Over the next few weeks I attended a few more times, getting slightly more comfortable on stage and eventually doing a few tunes as the band leader, singing and playing. However, becoming dissatisfied with sitting around for several hours on a Monday night to play two songs (it’s like they don’t even appreciate that some of us have bedtimes), I started a new chapter: writing my own music to perform as a soloist. I gravitated towards singer/songwriter style acoustic music (I just have a lot of feelings!). I let fly with my hands every Sunday afternoon, and managed to pen down a few semi-interesting progressions and riffs, scribbling down accompanying lyrics and forming a few rough songs to work with.

This has probably been the most challenging and interesting aspect of my musical journey. You don’t really think about it until you do it, but coming up with a completely original sound from scratch, when the sole creative burden lies on you, is actually pretty darn difficult. There are all sorts of decisions you have to contend with, and none of them came easy to me. Even something seemingly simple like singing in your natural voice is really an open-ended question. A lot of Englishmen like myself emulate American accents when we sing; others honor their native tongue (proudly representing my hometown, Alex Turner of The Arctic Monkeys is pretty far on this end of the spectrum). Lyrics are another particularly tricky subject to contend with. Some choose the direct literal approach; others favor a more abstract poetic tone. Both can be exceptionally effective at delivering a poignant message; both can be exceptionally effective at making a vocalist look lame as hell, where the line is drawn is completely in the eye of the beholder, adding to the complexity of the task at hand. It’s also very, very unnerving sharing your deepest darkest feelings with anyone that happens to be listening. I still struggle with this, and choose to essentially code my lyrics, steeping in metaphor to the point where the subject matter is semi-unrecognizable. Perhaps an unwise choice, but the alternative truly offends my closed-off English sensibilities. As one of my favorite artists Banks says, “sharing music is like giving away your children.” Lastly the music itself, again probably hard to appreciate until you try, but there’s such an incredibly fine line between one sound and another that you can find yourself switching between reggae and emo while you’re trying to write jazz. You’re striving for an original sound while building off of your influences; trying to keep it simple while delving into the complex; toeing the line between standing out in the crowd or being that guy. Essentially, it’s a minefield.

I set forth one steamy August night to perform my songs at a local open mic night, at The Graham Bar in East Williamsburg. It was a nervy walk, intensified by the constant appearance of ginormous rats scurrying from hot stinking piles of trash. My roommate and I coined it ‘rat city’, where stars are born. The venue itself was equally inauspicious, a hot shabby back room in a fairly deserted bar. But just like my earlier forays into the blues, I was once again amazed at the level of talent on display. I performed my allotted three songs as best as I could, attained a pretty good reception from the audience, and made some unquestionably hilarious wisecracks (honestly). All in all, a success.
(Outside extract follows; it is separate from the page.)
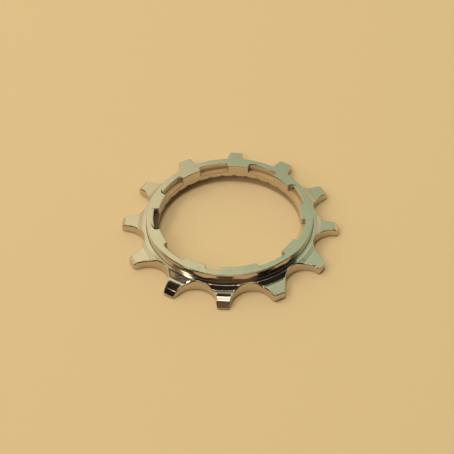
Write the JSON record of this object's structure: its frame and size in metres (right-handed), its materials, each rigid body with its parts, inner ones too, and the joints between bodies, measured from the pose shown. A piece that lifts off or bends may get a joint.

I’ve played several times since that night, but I’ve never quite matched the sense of satisfaction I felt walking home that evening. In relative terms I’m of course still a newbie, but it seems to me like it never gets easy. When I hear the nasality of my voice on the mic or recording; hit a bum note on guitar; or follow a vocalist with pipes like a steam train; that sense of imposter syndrome really forces you to constantly question what you’re doing there. I suspect it’s an issue that plagues the creative community in general, especially here in the naked city, where inescapable talent surrounds us. Music is a particularly curious character, there’s no obvious formula for success. Some have talent coming out the wazoo, only to be scoffed at as ostentatious bores; some possess little in the sense of objective skill or creativity, but seem to strike a chord with their listeners that can’t be argued with. I find myself constantly analyzing anything that falls on my ears, picking apart composition, melody, harmony, rhythm—and while I’ve got a pretty good handle on how the music’s made, there’s always a faint whiff of pixie dust that makes it truly work, hooking us in time and time again, toying with our emotions like only music can.
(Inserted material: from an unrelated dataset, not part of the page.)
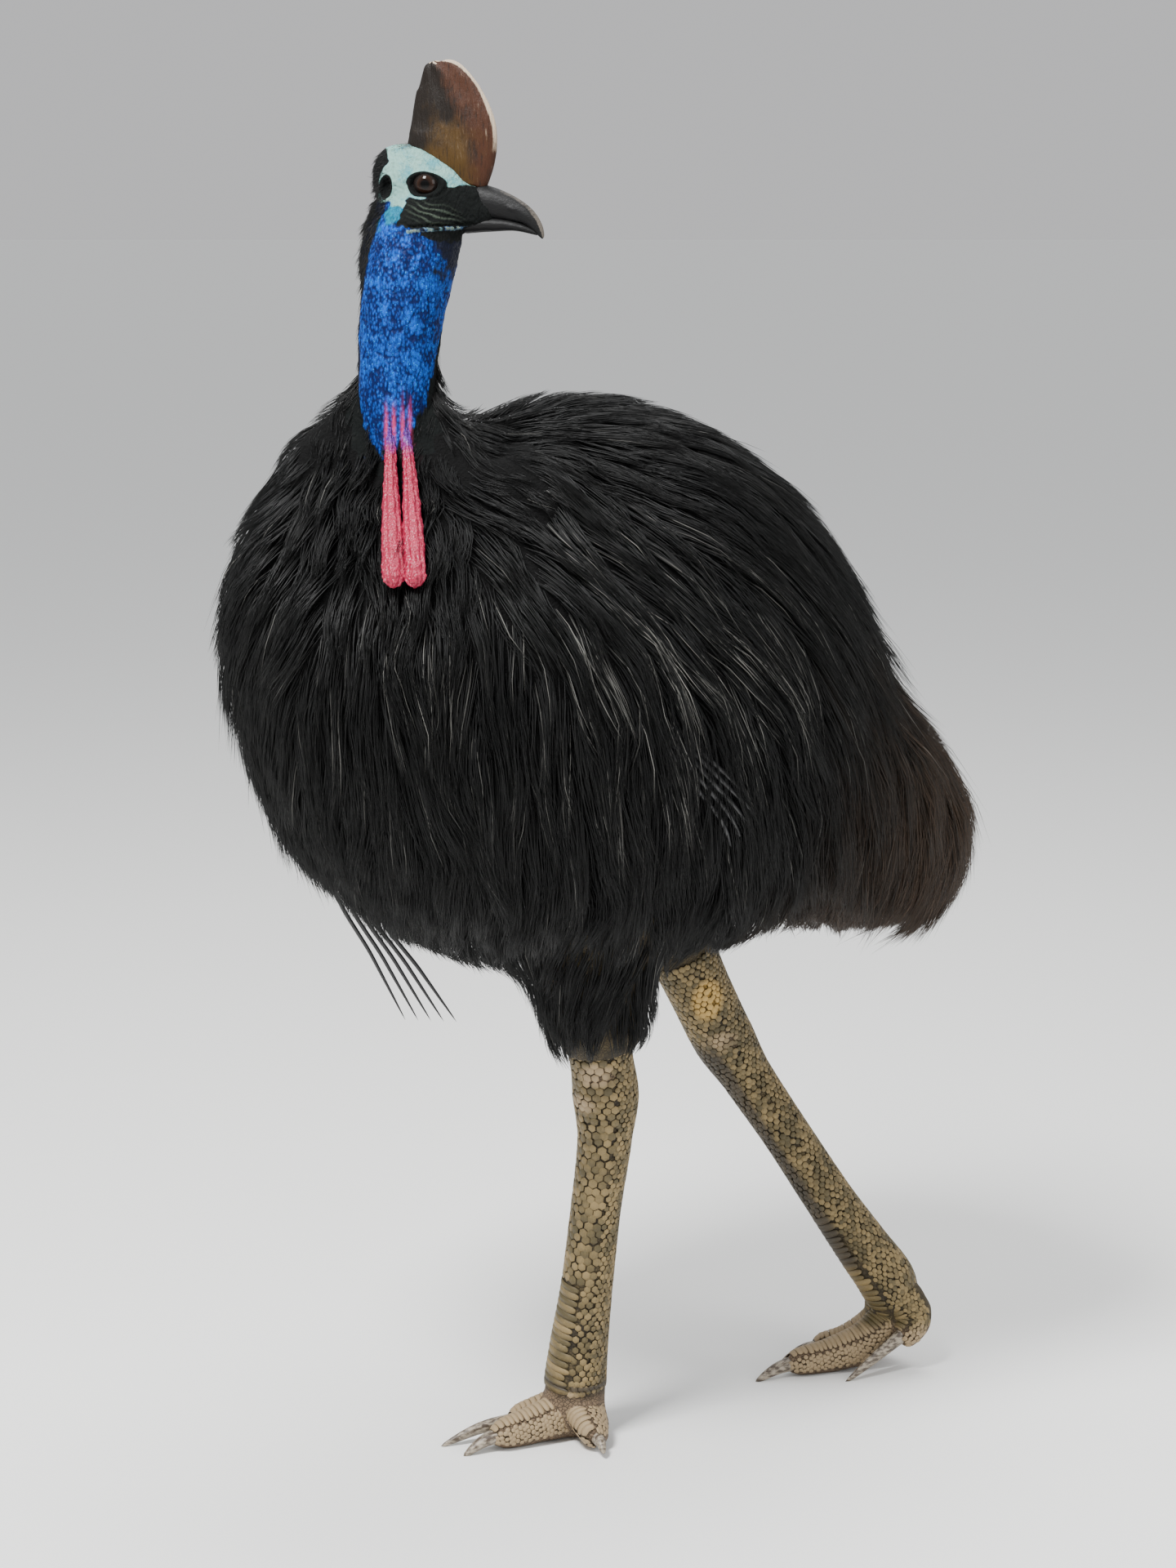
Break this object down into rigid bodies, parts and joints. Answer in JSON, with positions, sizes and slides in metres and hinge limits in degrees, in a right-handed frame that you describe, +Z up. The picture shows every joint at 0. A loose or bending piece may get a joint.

And what of my obsession now? When I think back to last year, the flames have unquestionably died down, but the embers still glow. I no longer harbor hopes of becoming the next Jeff Buckley, Gary Clark Jr., or John Mayer; moving to Nashville to find work as a session guitarist; or attending Julliard as a precocious thirty-year-old man. I’m painfully aware of the fact that there are countless people out there, far, far more talented than I could ever hope to be, and far hungrier for a taste of the limelight. But I persevere. I still play every day—jazz, blues and rock before work in the morning; original acoustic material, repertoire and transcription after work, until ten, every night. My social life suffers, but it’s a sacrifice I feel inclined to make—though thankfully I only have one or two friends at the best of times. When it all comes together I feel like I’m channelling Jimi; but mostly, I feel like Ross Geller. Not a day goes by where I don’t stress about some aspect of my playing or my music. I experience bouts of elation on the odd occasions when I’m satisfied, but they’re increasingly fleeting, without fail extinguished either through the joylessness of repetition or the despair of inadequacy relative to the legends I so worship. Some days my guitar feels like a burden that I’ll forever carry, some days it feels like a blessing that can deliver a state of joy like no other. But whatever it brings me, I’m still along for the ride.